I was slightly older but I came home from school aged 12 and asked my mum if everyone was ok, I'd been fretting all afternoon because I could feel that someone in the family had been taken very ill. I was v insistent- no idea who, just that someone had. Mum told me not to be silly but 20mins later the phone rang & it was my aunt saying that my Grandad had had a heart attack!

They were living overseas so although he was old I hadn't seen him recently to judge his health but he had no known cardiac issues and was usually considered as healthy as one can be for 90!

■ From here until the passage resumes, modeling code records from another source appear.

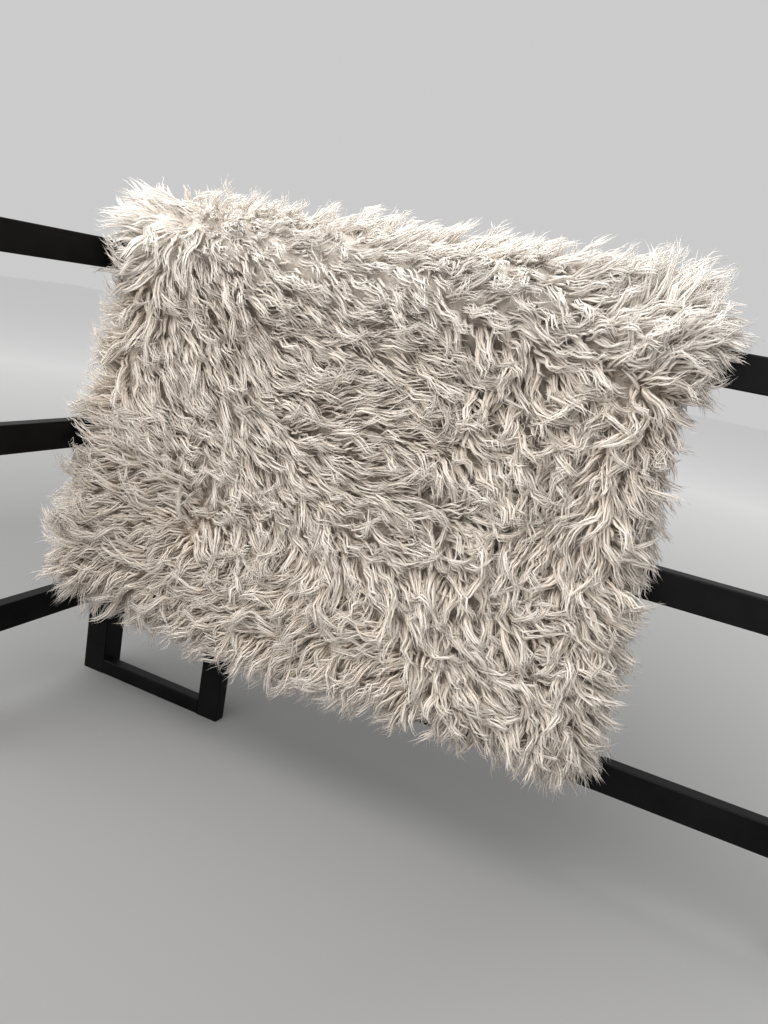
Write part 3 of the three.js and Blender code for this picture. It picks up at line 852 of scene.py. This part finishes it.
def clear_of_steel(lines):
    """Bends each line (count, rings, 3) that runs into a bar aside, by the shortest way out, and
    says which lines then stay outside every bar's box grown by the clearance, and near the rug."""
    steps = BEND_BEFORE * np.linspace(0, 1, lines.shape[1])
    bars = np.array([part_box(name) for name in STEEL_NODES])
    bars = bars + STEEL_CLEARANCE * np.array([-1, 1])[:, None]
    for low, high in bars:
        inside = ((lines > low) & (lines < high)).all(-1)
        ways_out = np.concatenate([lines - low, high - lines], -1)
        needed = np.where(inside[..., None], ways_out, 0).max(1)
        way = needed.argmin(1)
        push = np.where(inside.any(1), needed.min(1), 0)
        aside = np.where(way < 3, -1.0, 1.0)[:, None] * np.eye(3)[way % 3] * push[:, None]
        met = np.cumsum(inside, 1) > 0
        lines = lines + aside[:, None] * np.where(met, 1.0, steps)[..., None]
    low, high = CAD_BOX[0] - PILE_REACH, CAD_BOX[1] + PILE_REACH
    free = ((lines > low) & (lines < high)).all((1, 2))
    for low, high in bars:
        free &= ~((lines > low) & (lines < high)).all(-1).any(1)
    return lines, free


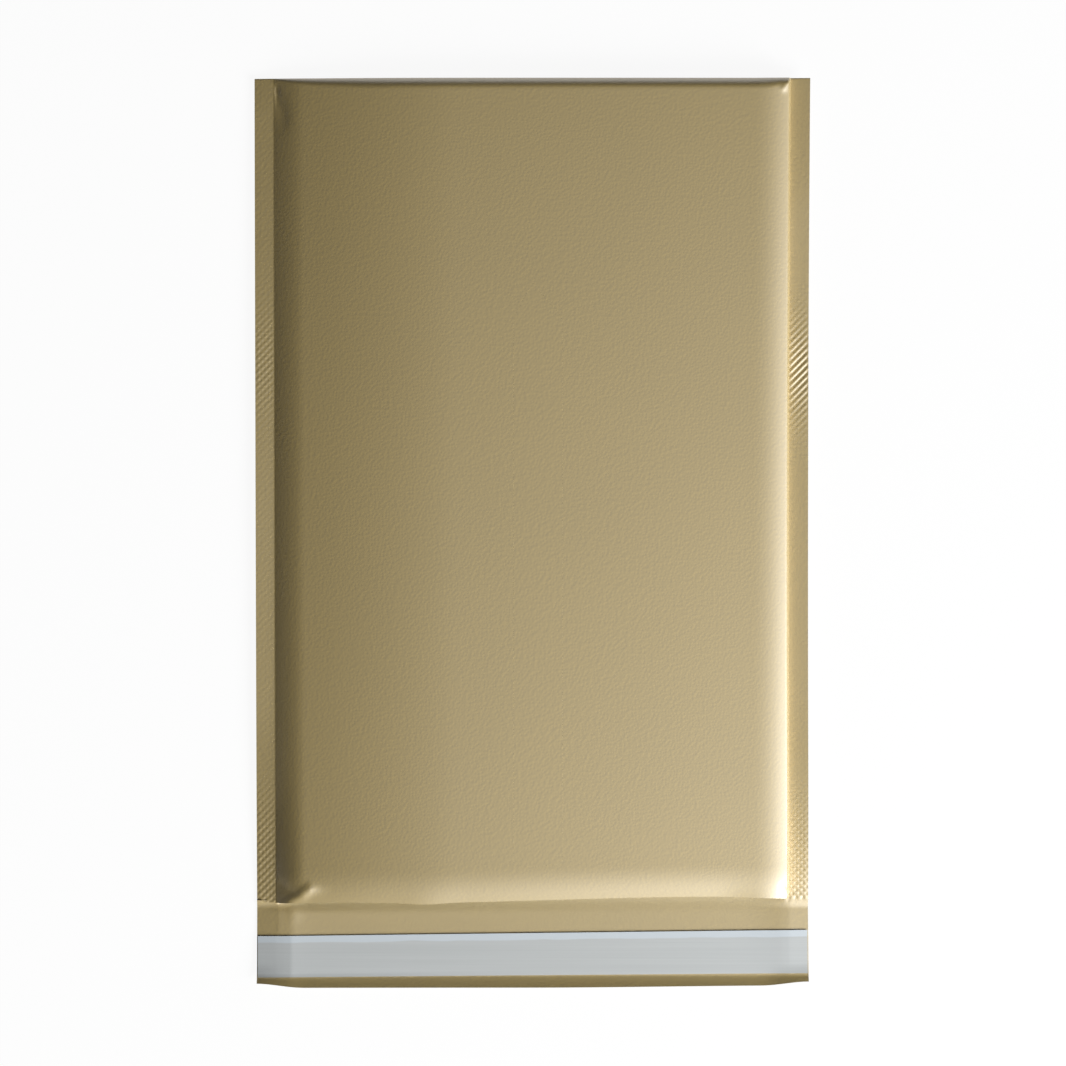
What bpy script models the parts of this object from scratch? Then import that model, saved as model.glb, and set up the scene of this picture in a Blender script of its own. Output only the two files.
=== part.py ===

Both parents slightly woo. DM is convinced she & I have lived past lives (and that I possibly died horribly and that she saw the Blitz). They are both convinced that my dads old business partner came back to haunt us when he died. He lived with us (no relatives) before spending 2 years in a nursing home when he was ill. Parents both, independently of each other reported hearing him humming, smelling his cigars and hearing his shuffle walk. He'd not got on with my mum, so she told "him" to bugger off and it all stopped. It could have been a trick of the mind but they'd had 2 years to stop hearing & smelling him about the house before that.

Dad used to have a recurring nightmare about a huge mast with rigging falling on him, as a very little boy. He grew up in an area strongly associated with Lord Nelson! He also freaked himself out by looking at a box outside the heads study at a school he was interviewing at. He says he suddenly knew it was from the wood of french church doors from a church destroyed in ww1. When he was a pupil he found out that this was the case. He believes in inherited memory.

My best friend also freaked my mum out by "knowing" our new house, from when she'd been there before but not as herself. Similarly I surprised my dad by pointing out his nephew that he hadn't seen in 23 years & that I'd never met, walking up the crem drive to my uncle's funeral. I could only see his back view at the time.